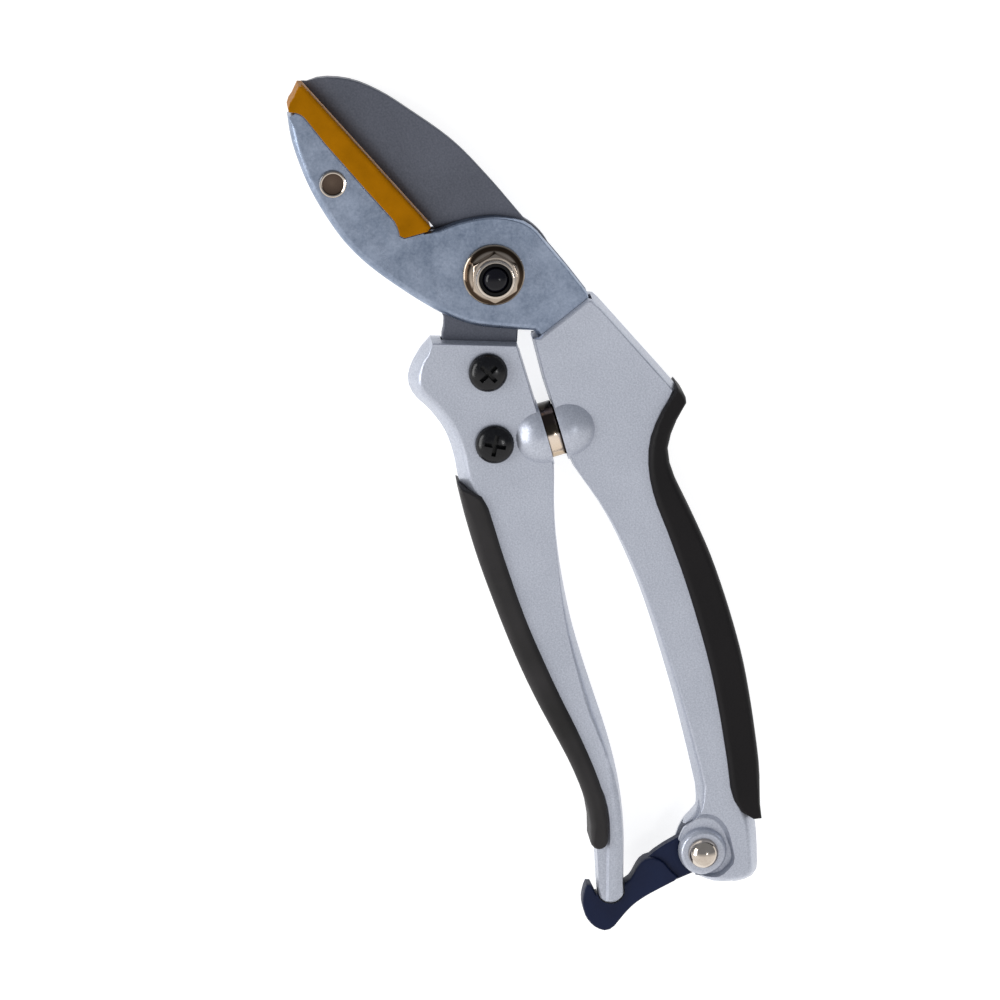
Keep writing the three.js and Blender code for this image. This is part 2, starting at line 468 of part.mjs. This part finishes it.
const screw = (at, turn) => {
  const section = [[0, -4.4], [SCREW_R - 0.4, -4.4], [SCREW_R, -4.0], [SCREW_R, HEAD_SEAT],
    [SCREW_HEAD_R - 0.1, HEAD_SEAT], [SCREW_HEAD_R, HEAD_SEAT + 0.2], [SCREW_HEAD_R, HEAD_SEAT + 0.7],
    [SCREW_HEAD_R - 0.3, HEAD_SEAT + 1.4], [3.4, HEAD_SEAT + 2.0], [2.2, HEAD_SEAT + 2.4],
    [0, HEAD_SEAT + 2.5]];
  const wing = (angle) => box(-2.5, 2.5, -0.5, 0.5, HEAD_SEAT + 0.3, HEAD_SEAT + 4)
    .rotate([0, 0, angle]).translate([at[0], at[1], 0]);
  return turned(section, at).subtract(wing(turn)).subtract(wing(turn + 90));
};

// ---------------------------------------------------------------- volute spring
// one flat strip, wound inwards and stepping along Y from the blade's handle to the anvil's
const SPRING_TURNS = 3.6;
const STRIP_PITCH = 1.05;
const STRIP_STEP = 1.55;
const STRIP_WIDTH = 5.2;
const volute = () => {
  const steps = Math.round(SPRING_TURNS * 28);
  const ringAt = (i) => {
    const turns = (i / steps) * SPRING_TURNS;
    const a = rad(330) + turns * 2 * Math.PI;
    const outer = SPRING_R - turns * STRIP_PITCH;
    const y = SPRING_AT[1] - 1.3 - turns * STRIP_STEP;
    const at = (r, dy) => [SPRING_AT[0] + r * Math.cos(a), y + dy, r * Math.sin(a)];
    return [at(outer, 0), at(outer, STRIP_WIDTH), at(outer - STRIP, STRIP_WIDTH), at(outer - STRIP, 0)];
  };
  const rings = Array.from({ length: steps + 1 }, (_, i) => ringAt(i));
  const tri = [];
  const quad = (a, b, c, d) => tri.push(a, b, c, a, c, d);
  for (let i = 0; i < steps; i += 1) {
    for (let k = 0; k < 4; k += 1) {
      const m = (k + 1) % 4;
      quad(rings[i][k], rings[i + 1][k], rings[i + 1][m], rings[i][m]);
    }
  }
  const last = rings[steps];
  quad(rings[0][0], rings[0][1], rings[0][2], rings[0][3]);
  quad(last[3], last[2], last[1], last[0]);
  const geometry = new THREE.BufferGeometry();
  geometry.setAttribute('position', new THREE.Float32BufferAttribute(tri.flat(), 3));
  return solid(geometry);
};

// ---------------------------------------------------------------- catch
const padOutline = outline(
  smooth([[-146.4, 18.6], [-145.9, 18.9], [-146.1, 19.6], [-147.8, 20.8], [-149.8, 21.7], [-152.0, 22.0],
    [-154.2, 21.8], [-156.3, 20.9], [-157.6, 19.8], [-158.5, 18.3], [-158.3, 16.6], [-157.2, 14.9],
    [-155.6, 12.6], [-154.2, 10.1], [-153.1, 6.9], [-152.4, 3.8], [-151.8, 0.8], [-151.4, -1.0],
    [-151.0, -1.7]], 1.3),
  smooth([[-148.6, -0.3], [-146.2, 0.7], [-144.9, 1.9], [-144.2, 3.4], [-144.4, 5.3], [-145.6, 7.0],
    [-146.8, 8.1], [-147.9, 9.3], [-148.4, 10.6]], 1.2),
  [[-149.8, 14], [-149.1, 17.3], [-149.2, 18.1]],
);
const tabOutline = outline(
  arc(CATCH_AT, 4.6, 180, 360, 16),
  [[-141.7, -3.9], [-142.5, -0.6], [-143.4, 2.1], [-145.0, 5.6], [-152.2, 5.6], [-151.8, 1.0]],
);
const catchLever = slab(padOutline, mirrored([[0, CATCH_HALF - 0.7], [0.2, CATCH_HALF - 0.2],
  [0.6, CATCH_HALF]]))
  .subtract(slab(grow(leverOutline, GAP), handleEdge()))
  .add(slab(tabOutline, mirrored([[0, TAB_HALF - 0.3], [0.3, TAB_HALF]])))
  .subtract(drill(CATCH_AT, CATCH_PIN_R + RUN));

// ---------------------------------------------------------------- assembly
const SILVER = [0xb4bbc6, 0.42, 0.55];
const STEEL = [0x8b93a0, 0.38, 0.85];
const DARK_STEEL = [0x4f535c, 0.45, 0.7];
const NICKEL = [0xb9ad9c, 0.25, 1.0];
const BLACK_STEEL = [0x17181b, 0.4, 0.6];
const RUBBER = [0x262224, 0.8, 0.0];
const OCHRE = [0xb0740c, 0.45, 0.1];
const NAVY = [0x1e2a4c, 0.5, 0.0];
const NYLON = [0x101114, 0.55, 0.0];

const root = new THREE.Group();
root.name = 'anvil_pruning_shears';

const place = (name, body, [color, roughness, metalness]) => {
  const mesh = body.translate([-PIVOT_AT[0], -PIVOT_AT[1], MID]).getMesh();
  const xyz = new Float32Array((mesh.vertProperties.length / mesh.numProp) * 3);
  for (let i = 0; i < xyz.length / 3; i += 1) {
    for (let k = 0; k < 3; k += 1) xyz[3 * i + k] = mesh.vertProperties[mesh.numProp * i + k];
  }
  const geometry = new THREE.BufferGeometry();
  geometry.setAttribute('position', new THREE.BufferAttribute(xyz, 3));
  geometry.setIndex(new THREE.BufferAttribute(new Uint32Array(mesh.triVerts), 1));
  geometry.computeVertexNormals();
  const part = new THREE.Mesh(geometry, new THREE.MeshStandardMaterial({ color, roughness, metalness }));
  part.name = name;
  root.add(part);
};

place('anvil_handle', anvilHandle, SILVER);
place('anvil_handle_grip', gripOn(anvilGripOutline, anvilHandleOutline), RUBBER);
place('anvil_jaw', anvilJaw, STEEL);
place('anvil_insert', anvilInsert, OCHRE);
place('anvil_rivet', anvilRivet, NICKEL);
place('pivot_bolt', pivotBolt, BLACK_STEEL);
place('pivot_washer', headWasher, NICKEL);
place('pivot_bush', pivotBush, NICKEL);
place('pivot_nut', pivotNut, NICKEL);
place('nut_lock_ring', lockRing, NYLON);
place('volute_spring', volute(), NICKEL);
place('catch_rivet', catchRivet, NICKEL);
place('catch_washer', catchWasher, NICKEL);
place('cutting_blade', cuttingBlade, DARK_STEEL);
place('blade_handle', bladeHandle, SILVER);
place('blade_handle_grip', gripOn(leverGripOutline, leverOutline), RUBBER);
place('blade_screw_upper', screw(SCREWS_AT.upper, 28), BLACK_STEEL);
place('blade_screw_lower', screw(SCREWS_AT.lower, -27), BLACK_STEEL);
place('catch_lever', catchLever, NAVY);

export default root;
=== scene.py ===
import json
import math

import bmesh
import bpy
from mathutils import Matrix, Vector
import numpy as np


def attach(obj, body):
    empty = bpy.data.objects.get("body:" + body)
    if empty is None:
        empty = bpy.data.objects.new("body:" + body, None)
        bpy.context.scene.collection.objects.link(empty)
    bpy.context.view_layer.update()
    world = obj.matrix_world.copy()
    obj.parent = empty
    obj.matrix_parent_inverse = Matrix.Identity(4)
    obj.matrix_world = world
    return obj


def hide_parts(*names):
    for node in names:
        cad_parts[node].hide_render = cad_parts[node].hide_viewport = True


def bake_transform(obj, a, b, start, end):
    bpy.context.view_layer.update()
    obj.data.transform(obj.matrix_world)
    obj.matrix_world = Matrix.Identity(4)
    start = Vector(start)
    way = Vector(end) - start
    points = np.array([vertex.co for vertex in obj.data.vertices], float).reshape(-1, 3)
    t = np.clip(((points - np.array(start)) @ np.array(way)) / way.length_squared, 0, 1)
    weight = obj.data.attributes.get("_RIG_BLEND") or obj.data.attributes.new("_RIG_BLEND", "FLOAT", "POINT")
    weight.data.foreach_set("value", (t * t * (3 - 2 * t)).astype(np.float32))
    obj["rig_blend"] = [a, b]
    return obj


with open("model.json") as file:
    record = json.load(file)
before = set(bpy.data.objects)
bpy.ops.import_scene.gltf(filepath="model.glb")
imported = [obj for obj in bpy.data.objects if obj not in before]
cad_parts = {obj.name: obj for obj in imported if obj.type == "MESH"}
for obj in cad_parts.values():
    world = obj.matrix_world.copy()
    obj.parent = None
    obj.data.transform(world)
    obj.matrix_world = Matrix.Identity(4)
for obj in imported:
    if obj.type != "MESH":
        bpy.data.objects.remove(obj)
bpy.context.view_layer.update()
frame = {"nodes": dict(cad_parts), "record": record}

SCENE = bpy.context.scene
NODES = frame["nodes"]
BODY_OF = {n: b for b, ns in frame["record"]["behaviour"]["bodies"].items() for n in ns}
SLOT_OF = {s["node"]: s["material_slot"] for s in frame["record"]["subparts"]}
MID = 0.0081    # height of the blade's middle plane


# ------------------------------------------------------------------ camera
# a long lens, nearly straight above, a little towards the jaws and the blade's side
CAM_HEADING = math.radians(106.0)
CAM_AT = Vector((-0.0953491, 0.2542643, 1.2713214))
CAM_AIM = Vector((0.0011528, -0.0527539, 0.0))
CAM_LENS = 203.41
CAM_SENSOR = 36.0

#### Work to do
Retype, word for word, every line from the line with "2 * t)).astype(np.float32))" to the line with "in imported if", inclusive. Add nothing.

#### Task output
    weight.data.foreach_set("value", (t * t * (3 - 2 * t)).astype(np.float32))
    obj["rig_blend"] = [a, b]
    return obj


with open("model.json") as file:
    record = json.load(file)
before = set(bpy.data.objects)
bpy.ops.import_scene.gltf(filepath="model.glb")
imported = [obj for obj in bpy.data.objects if obj not in before]
cad_parts = {obj.name: obj for obj in imported if obj.type == "MESH"}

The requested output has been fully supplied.